= Melokoza =

Melokoza is one of the woredas in the Southern Nations, Nationalities, and Peoples' Region of Ethiopia. Part of the Gamo Gofa Zone, Melokoza is bordered on the south by Basketo special woreda, on the southwest by the Debub (South) Omo Zone, on the northwest by the Konta special woreda, on the north by the Dawro Zone, and on the east by Demba Gofa and Geze Gofa; the Omo River defines its northwestern boundary separating the woreda from Konta and the Dawro Zone. The major town in Melokoza is Leha.

== Overview ==
Food crops in Melokoza include enset, sweet potatoes and yams, maize and horse beans, while coffee and the cardamom-like spice aframomum are significant cash crops. According to a 2004 report, this woreda had no reported roads or tracks.

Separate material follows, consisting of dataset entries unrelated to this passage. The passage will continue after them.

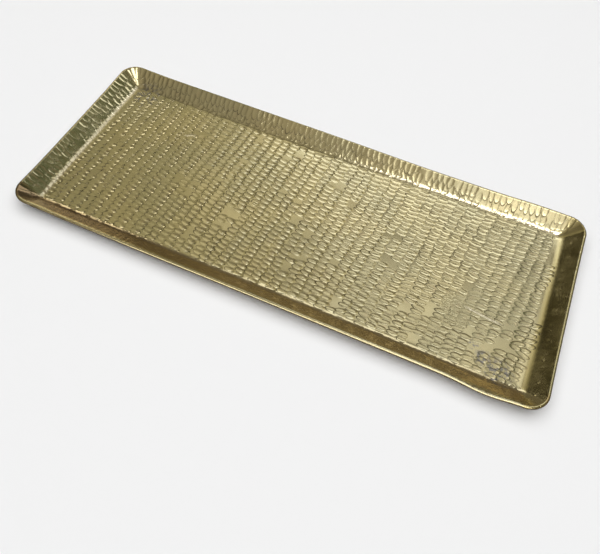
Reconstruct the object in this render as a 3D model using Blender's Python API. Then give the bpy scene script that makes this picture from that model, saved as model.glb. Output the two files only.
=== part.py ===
"""Shallow rectangular brass tray with flared walls and a wired (rolled) edge.

Two pieces, in metres, +Z up, +X along the length. The origin is the centre of the tray's underside.

pan        one brass sheet: a flat floor, four flared walls, and an edge curled over the wire
rim_wire   a closed ring of steel wire that lies inside the curled edge and stiffens it

Both are skinned from rings. A ring is a rounded rectangle that runs round the tray at one point of the
section of the sheet or the wire.
"""

import math

import bmesh
import bpy

# Overall size, measured over the outside of the curled edge.
LENGTH = 0.508
WIDTH = 0.209
RIM_HEIGHT = 0.0102  # from the floor's upper face to the centre of the curled edge

# Sheet, wire and curled edge.
SHEET = 0.0007
WIRE_RADIUS = 0.0006
WIRE_GAP = 0.0003
CURL_SWEEP = math.radians(280)  # leaves a slit under the wall, so the curl isn't a sealed tube

# How far the walls lean out, from the crease at the floor to the outside of the edge.
END_FLARE = 0.0202
SIDE_FLARE = 0.0179
CREASE_RADIUS = 0.005  # the inside of the bend between floor and wall

# Corners seen from above, and the small rise of the edge at each corner.
FLOOR_CORNER_RADIUS = 0.004
RIM_CORNER_RADIUS = 0.017
CORNER_LIFT = 0.0015
LIFT_REACH = 0.035

# Facets.
CREASE_STEPS = 3
CURL_STEPS = 14
WIRE_SIDES = 12
CORNER_STEPS = 7
LONG_SIDE_STEPS = 12
SHORT_SIDE_STEPS = 6
SMOOTH_BELOW = math.radians(35)

# Worked out from the sizes above.
CURL_INSIDE = WIRE_RADIUS + WIRE_GAP
CURL_OUTSIDE = CURL_INSIDE + SHEET
RIM_CENTRE_Z = SHEET + RIM_HEIGHT


class Wall:
    """The section through one wall. u runs outwards from the sharp crease, z up from the underside."""

    def __init__(self, flare):
        self.rim_centre_u = flare - CURL_OUTSIDE
        reach = math.hypot(self.rim_centre_u, RIM_HEIGHT)
        towards_rim = math.atan2(RIM_HEIGHT, self.rim_centre_u)
        # The sloping face starts at the crease and touches the outside of the curl.
        self.slope = towards_rim + math.asin(CURL_OUTSIDE / reach)

    def crease_point(self, turned, radius):
        """A point on the bend, after turning up through an angle from the floor."""
        centre_u = -CREASE_RADIUS * math.tan(self.slope / 2)
        centre_z = SHEET + CREASE_RADIUS
        return (
            centre_u + radius * math.sin(turned),
            centre_z - radius * math.cos(turned),
        )

    def rim_point(self, turned, radius):
        """A point about the centre of the rim, after turning over from where the wall meets it."""
        angle = math.pi / 2 + self.slope - turned
        return (
            self.rim_centre_u + radius * math.cos(angle),
            RIM_CENTRE_Z + radius * math.sin(angle),
        )

    def sheet_section(self):
        """From the floor's upper face, up the wall, over the curl, and back below to the underside."""
        bends = [self.slope * i / CREASE_STEPS for i in range(CREASE_STEPS + 1)]
        turns = [CURL_SWEEP * i / CURL_STEPS for i in range(CURL_STEPS + 1)]
        upper_face = [self.crease_point(bend, CREASE_RADIUS) for bend in bends]
        curl_outside = [self.rim_point(turn, CURL_OUTSIDE) for turn in turns]
        curl_inside = [self.rim_point(turn, CURL_INSIDE) for turn in reversed(turns)]
        under_face = [self.crease_point(bend, CREASE_RADIUS + SHEET) for bend in reversed(bends)]
        return upper_face + curl_outside + curl_inside + under_face

    def wire_section(self):
        turns = [2 * math.pi * i / WIRE_SIDES for i in range(WIRE_SIDES)]
        return [self.rim_point(turn, WIRE_RADIUS) for turn in turns]


def corner_radius(u):
    """The corner grows from the floor's radius at the crease to the rim's at the outside of the edge."""
    return FLOOR_CORNER_RADIUS + (RIM_CORNER_RADIUS - FLOOR_CORNER_RADIUS) * u / SIDE_FLARE


def rounded_rectangle(half_x, half_y, radius):
    """Stations (x, y, share) anticlockwise from the +X end. share is 0 on an end and 1 on a long side."""
    stations = []
    for corner, (sign_x, sign_y) in enumerate([(1, 1), (-1, 1), (-1, -1), (1, -1)]):
        leaves_end = corner % 2 == 0
        for step in range(CORNER_STEPS + 1):
            share = step / CORNER_STEPS
            angle = math.pi / 2 * (corner + share)
            x = sign_x * (half_x - radius) + radius * math.cos(angle)
            y = sign_y * (half_y - radius) + radius * math.sin(angle)
            stations.append((x, y, share if leaves_end else 1 - share))
        # The straight run to the next corner: a long side after an even corner, an end after an odd one.
        steps = LONG_SIDE_STEPS if leaves_end else SHORT_SIDE_STEPS
        for step in range(1, steps):
            across = 1 - 2 * step / steps
            run_x = x * across if leaves_end else x
            run_y = y if leaves_end else y * across
            stations.append((run_x, run_y, float(leaves_end)))
    return stations


def corner_rise(x, y, z):
    """How far the rise of the edge near a corner lifts this point. It fades out down the wall."""
    from_end = LENGTH / 2 - abs(x)
    from_side = WIDTH / 2 - abs(y)
    nearness = math.exp(-(from_end ** 2 + from_side ** 2) / LIFT_REACH ** 2)
    return CORNER_LIFT * nearness * max(0.0, z - SHEET) / RIM_HEIGHT


def rings_of(end_section, side_section):
    """One ring for each point of the section, which leans a little more at the ends than at the sides."""
    rings = []
    for (end_u, end_z), (side_u, side_z) in zip(end_section, side_section):
        half_x = LENGTH / 2 - END_FLARE + end_u
        half_y = WIDTH / 2 - SIDE_FLARE + side_u
        ring = []
        for x, y, share in rounded_rectangle(half_x, half_y, corner_radius(side_u)):
            z = end_z + share * (side_z - end_z)
            ring.append((x, y, z + corner_rise(x, y, z)))
        rings.append(ring)
    return rings


def skin(mesh_maker, lower, upper):
    """Quads between two rings of vertices."""
    count = len(lower)
    for i in range(count):
        j = (i + 1) % count
        mesh_maker.faces.new((lower[i], lower[j], upper[j], upper[i]))


def object_from_rings(name, rings, closed_section):
    """Skins the rings. An open section is closed by a flat face on its first and its last ring."""
    mesh_maker = bmesh.new()
    loops = [[mesh_maker.verts.new(point) for point in ring] for ring in rings]
    for lower, upper in zip(loops, loops[1:]):
        skin(mesh_maker, lower, upper)
    if closed_section:
        skin(mesh_maker, loops[-1], loops[0])
    else:
        mesh_maker.faces.new(loops[0])
        mesh_maker.faces.new(reversed(loops[-1]))
    bmesh.ops.recalc_face_normals(mesh_maker, faces=mesh_maker.faces)
    mesh = bpy.data.meshes.new(name)
    mesh_maker.to_mesh(mesh)
    mesh_maker.free()
    mesh.shade_smooth()
    mesh.set_sharp_from_angle(angle=SMOOTH_BELOW)
    piece = bpy.data.objects.new(name, mesh)
    bpy.context.scene.collection.objects.link(piece)
    return piece


def metal(name, colour, roughness):
    material = bpy.data.materials.new(name)
    material.use_nodes = True
    shader = material.node_tree.nodes["Principled BSDF"]
    shader.inputs["Base Color"].default_value = (*colour, 1.0)
    shader.inputs["Metallic"].default_value = 1.0
    shader.inputs["Roughness"].default_value = roughness
    return material


def main():
    for old in list(bpy.data.objects):
        bpy.data.objects.remove(old, do_unlink=True)

    end_wall = Wall(END_FLARE)
    side_wall = Wall(SIDE_FLARE)

    pan_rings = rings_of(end_wall.sheet_section(), side_wall.sheet_section())
    pan = object_from_rings("pan", pan_rings, closed_section=False)
    pan.data.materials.append(metal("brass", (0.62, 0.52, 0.30), 0.32))

    wire_rings = rings_of(end_wall.wire_section(), side_wall.wire_section())
    rim_wire = object_from_rings("rim_wire", wire_rings, closed_section=True)
    rim_wire.data.materials.append(metal("steel_wire", (0.50, 0.50, 0.50), 0.45))


main()
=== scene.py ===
"""Looks of the hammered brass tray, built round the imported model. Metres, +Z up, +X along the tray.

The pan is one mesh: a structured grid over the floor and the flared walls, pressed with hammer marks,
then the curled edge, then a coarser grid for the underside. Each wall's section repeats the CAD's, apart
from the bend at the floor.
"""

import math
from collections import namedtuple

import bpy
import numpy as np
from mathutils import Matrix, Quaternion, Vector


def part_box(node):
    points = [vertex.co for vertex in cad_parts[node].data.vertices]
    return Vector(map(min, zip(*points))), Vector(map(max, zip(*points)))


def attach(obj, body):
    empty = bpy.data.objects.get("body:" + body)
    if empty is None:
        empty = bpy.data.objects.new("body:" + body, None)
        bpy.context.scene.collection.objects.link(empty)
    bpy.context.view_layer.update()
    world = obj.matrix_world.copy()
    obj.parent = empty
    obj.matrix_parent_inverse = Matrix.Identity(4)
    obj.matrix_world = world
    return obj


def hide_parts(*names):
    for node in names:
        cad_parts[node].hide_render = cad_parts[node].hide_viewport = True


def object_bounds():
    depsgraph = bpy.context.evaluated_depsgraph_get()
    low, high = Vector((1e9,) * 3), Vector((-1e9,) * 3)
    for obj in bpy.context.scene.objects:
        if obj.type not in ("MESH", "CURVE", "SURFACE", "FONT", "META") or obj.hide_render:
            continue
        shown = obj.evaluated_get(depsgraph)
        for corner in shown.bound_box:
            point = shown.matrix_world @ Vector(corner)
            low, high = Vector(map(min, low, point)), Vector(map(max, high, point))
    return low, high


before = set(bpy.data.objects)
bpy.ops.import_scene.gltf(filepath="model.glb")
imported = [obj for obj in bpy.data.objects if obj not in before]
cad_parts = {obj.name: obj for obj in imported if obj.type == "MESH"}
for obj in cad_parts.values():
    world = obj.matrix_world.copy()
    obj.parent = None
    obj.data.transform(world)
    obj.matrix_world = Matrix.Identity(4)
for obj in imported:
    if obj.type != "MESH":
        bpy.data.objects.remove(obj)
CAD_LOW, CAD_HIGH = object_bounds()

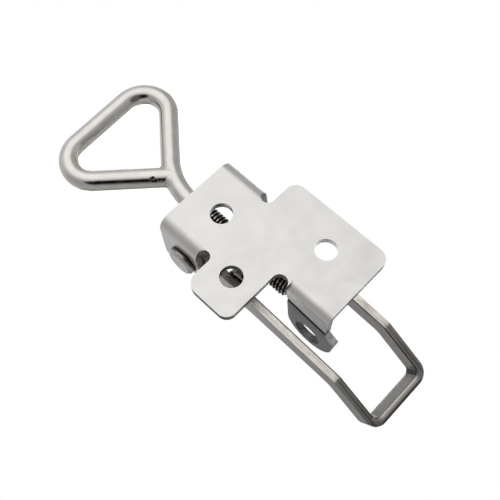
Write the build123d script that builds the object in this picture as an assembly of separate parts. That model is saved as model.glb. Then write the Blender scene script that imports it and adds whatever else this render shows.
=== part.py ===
from build123d import *
import math
import os

# Adjustable over centre toggle latch in stainless steel.
# +X points to the draw bail, +Y to the wide flange and +Z away from the mounting surface.
# The origin is the centre of the front screw hole on the mounting face.
# All sizes are millimetres, all angles degrees.

# --- sheet of the base plate ---
SHEET = 2.0
PLATE_FRONT_X = 9.85
PLATE_REAR_X = -38.9
TAB_EDGE_Y = -19.75
FLANGE_EDGE_Y = 20.05
TAB_REAR_X = -21.35
TAB_FRONT_RADIUS = 3.6
TAB_REAR_RADIUS = 2.8
FLANGE_RADIUS = 3.2

# --- relief slots beside the folds ---
EAR_RELIEF_X = -5.1
EAR_RELIEF_WIDTH = 3.8
EAR_RELIEF_Y = 9.85
LUG_RELIEF_WIDTH = 4.25
LUG_RELIEF_Y = -1.55
RELIEF_HEIGHT = 3.2

# --- screw holes ---
SCREW_HOLE_DIAMETER = 6.0
FRONT_HOLE = (0, 0)
TAB_HOLE = (-14.05, -10.7)
FLANGE_HOLE = (-25.9, 10.7)

# --- ears that carry the handle ---
EAR_CENTRE_Y = 0.3
EAR_HALF_WIDTH = 13.0
EAR_TOP_Z = 17.2
EAR_TOP_FRONT_X = 9.3
EAR_TOP_REAR_X = 0.8
EAR_SHOULDER_X = -4.1
EAR_SHOULDER_Z = 10.6
EAR_CORNER_RADIUS = 2.5
EAR_BEND_RADIUS = 3.8

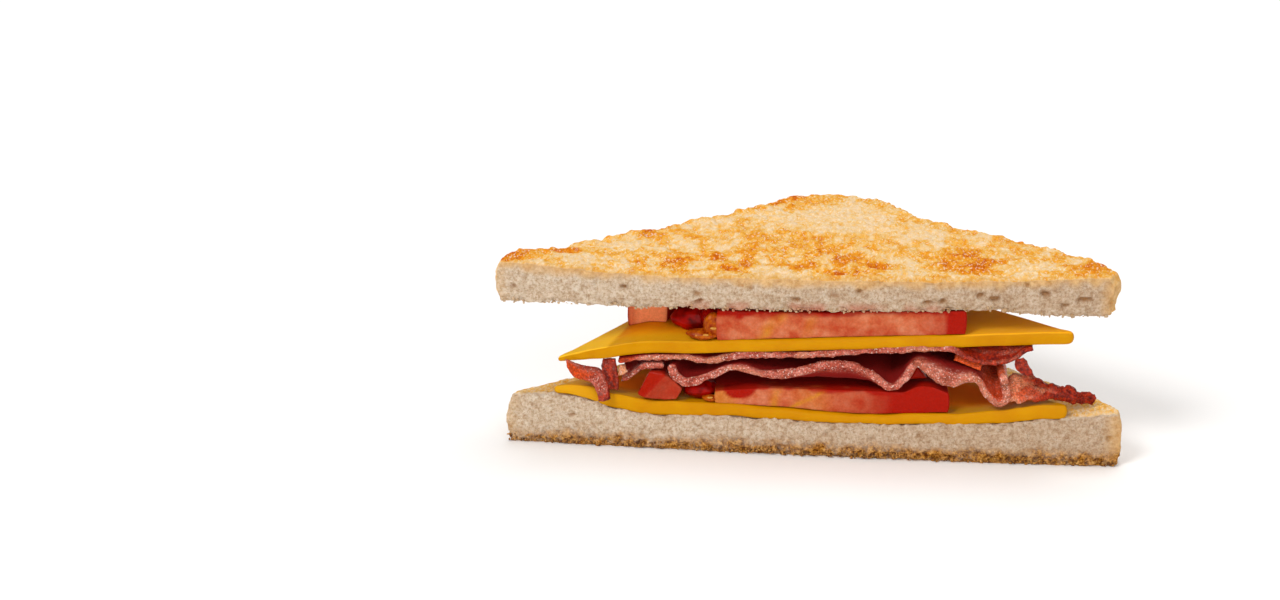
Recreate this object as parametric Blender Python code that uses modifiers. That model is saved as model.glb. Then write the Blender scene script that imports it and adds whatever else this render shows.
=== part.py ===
"""Half of a toasted bacon, cheese and tomato sandwich, cut from corner to corner.

Units are metres and +Z is up. X runs along the cut from left to right, and the cut face looks to -Y.
Shapes are worked out in millimetres from the middle of the cut, on the surface that the sandwich
stands on. The last step scales them to metres and puts the origin under the middle of the box.
"""

import math

import bmesh
import bpy
import numpy as np
from mathutils import Vector, noise

# ---------------------------------------------------------------- driving dimensions, in millimetres

MM = 0.001
GAP = 0.5  # clear space left between neighbouring layers

CUT_LEFT, CUT_RIGHT = -73.6, 76.0  # ends of the bottom slice's cut edge
LID_LEFT, LID_RIGHT = -75.6, 72.3  # ends of the top slice's cut edge
CUT_BOW = 2.2  # how far the middle of the cut face bulges out
BREAD_RIM = 1.1  # rounding along the edges of a slice
BREAD_RELIEF = 0.35  # height of the lumps on a slice

UPPER_CHEESE_THICK = 3.1
CHEESE_BOW = 1.4
CHEESE_CORNER = 2.4

TOMATO_CENTRE = -3.3  # along the cut
TOMATO_FRONT = -0.8
UPPER_TOMATO_RADIUS = 41.0
LOWER_TOMATO_RADIUS = 37.7
TOMATO_WALL = 9.5  # flesh between the skin and the seed chambers

UPPER_BACON_LEFT, UPPER_BACON_RIGHT = -45.2, 53.4
UPPER_BACON_THICK = 1.0
RUFFLED_BACON_THICK = 1.9
REAR_BACON_THICK = 1.7
CRAG_SIZE = 2.2  # width of the lumps on crisp bacon
LUMP_SEED = 5  # picks the pattern of the lumps on bread and crisp bacon

# Colours are linear RGB, each with a roughness.
MATERIALS = {
    "toast": ((0.62, 0.36, 0.13), 0.85),
    "cheese": ((0.80, 0.36, 0.01), 0.40),
    "tomato": ((0.55, 0.06, 0.02), 0.25),
    "bacon": ((0.36, 0.09, 0.06), 0.40),
    "bacon_fat": ((0.62, 0.33, 0.14), 0.35),
}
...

A September 2007 landslide in Melokoza was reported to have killed three people, displaced 42 households, and damaged 15 hectares of crops.

== Demographics ==
Based on the 2007 Census conducted by the CSA, this woreda has a total population of 120,398, of whom 59,877 are men and 60,521 women; 3,277 or 2.72% of its population are urban dwellers. The majority of the inhabitants were Protestants, with 56.22% of the population reporting that belief, 32.87% practiced Ethiopian Orthodox Christianity, and 6% practiced traditional beliefs.

The 1994 national census reported a total population for this woreda of 74,992 of whom 37,349 were males and 37,573 were females; 1,351 or 1.8% of its population were urban dwellers. The five largest ethnic groups reported in Melokoza were the Goffa (49.75%), the Melo (24.74%), the Basketo (21.9%), the Amhara (1.99%), and the Dime (0.75%); all other ethnic groups made up 0.87% of the population. Goffa is spoken as a first language by 40.49%, 30.94% Basketo, 26.33% Melo, and 0.85% speak Amharic; the remaining 1.39% spoke all other primary languages reported. However, Ralph Siebert's local research in 1995 led him to believe that this woreda was predominantly inhabited by the Goffa people, although in the same report he notes that "Laha is one of the main places in the Melo area, and the variety [of language] spoken there is similar to Gofa". Concerning religious beliefs, the 1994 census reported that 37.47% of the population said they practiced Ethiopian Orthodox Christianity, 29.04% were Protestants, and 28.03% observed traditional religions.